We shop, when we can, at a market that is further away, and with somewhat higher prices at times, but on stuff we often can't get at the Close store. We learned to do this in Boston, eclectically shopping in different places throughout the week, since we often stopped on the way home from elsewhere, always walking, often just wanting to carry a bag, not bring the wheeled cart.
So we go to the Upper Store, in part because of a few brands, better cheeses, mostly because it's so much less frustrating, to move around in, to check out. They deal with our cloth bags without a whimper or a snarl, and seem to actually train their baggers. I mentioned the Upper Store at work, and they were aghast, "It's more expensive!" They mostly shop at Costco, and the like, getting huge amounts at discount, having houses (or living with their parents) with plenty of places to store the bulk, and more people to eat the food.
We are two people with different tastes, in a small apartment. Even if we pay twice as much (we don't) it's still a bargain because we eat what we buy. Getting twice as much would mean throwing half away, as it went bad, or we got sick of it. Which is why we don't make a point of going to Farmer's Markets (although I did at the excellent ones in Boston.) Prices seem good, fresh local vegetation, until I factor in how much of the mass will get eaten, versus thrown away, or just goes bad.
My mother often complained about the prices of food. But however low our income then, as we teetered on the edges of poverty, I would have preferred less food with better nutrition. No money for more than a couple pieces of fruit, when it was cheap. But we always had sugar and flour, coffee and tea, white bread and mayonnaise. She isn't really to blame, this was how her mother cooked, the common wisdom then was Fill 'em up with whatever will stick to their ribs.
But something is wrong when spinach is a rare treat given me by Aunt Alma. The first time I tasted spinach, I was in heaven. I ate lemons, just pulling apart sections and eating them like an orange, also from my dear aunt. I ate the rhubarb out of the back yard, the sour grapes from the arbor through the neighbors fence, the cherry tomatoes from the garden (bless mom for the garden) clover leaves. I may have been a bit malnourished.
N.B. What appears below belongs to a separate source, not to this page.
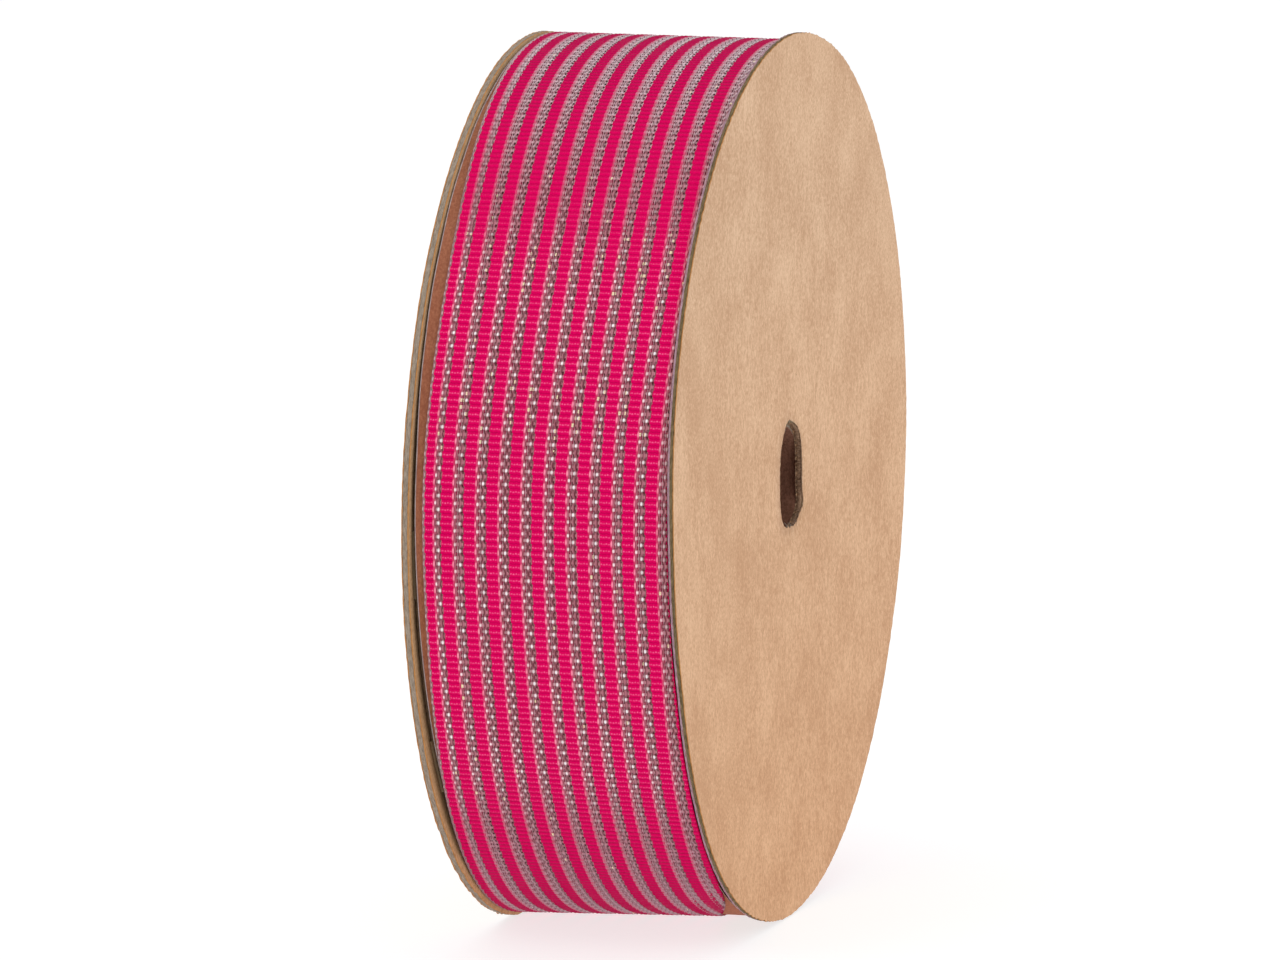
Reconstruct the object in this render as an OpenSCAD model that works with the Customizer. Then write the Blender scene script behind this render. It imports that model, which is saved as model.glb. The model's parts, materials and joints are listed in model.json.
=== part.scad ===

Not that I did much better when I had to feed myself. I still struggle to eat well, it all gets very complicated and fraught.
Because I wanted to brag about all the cleaning that got done, and instead ranted on about food.




2 comments:
(o)
I'm growing spinach for the first time this spring.
We go to costco periodically, indeed, we are a growing family and have the space.
I was curious to read about your cleaning but just as rewarded by the food topic.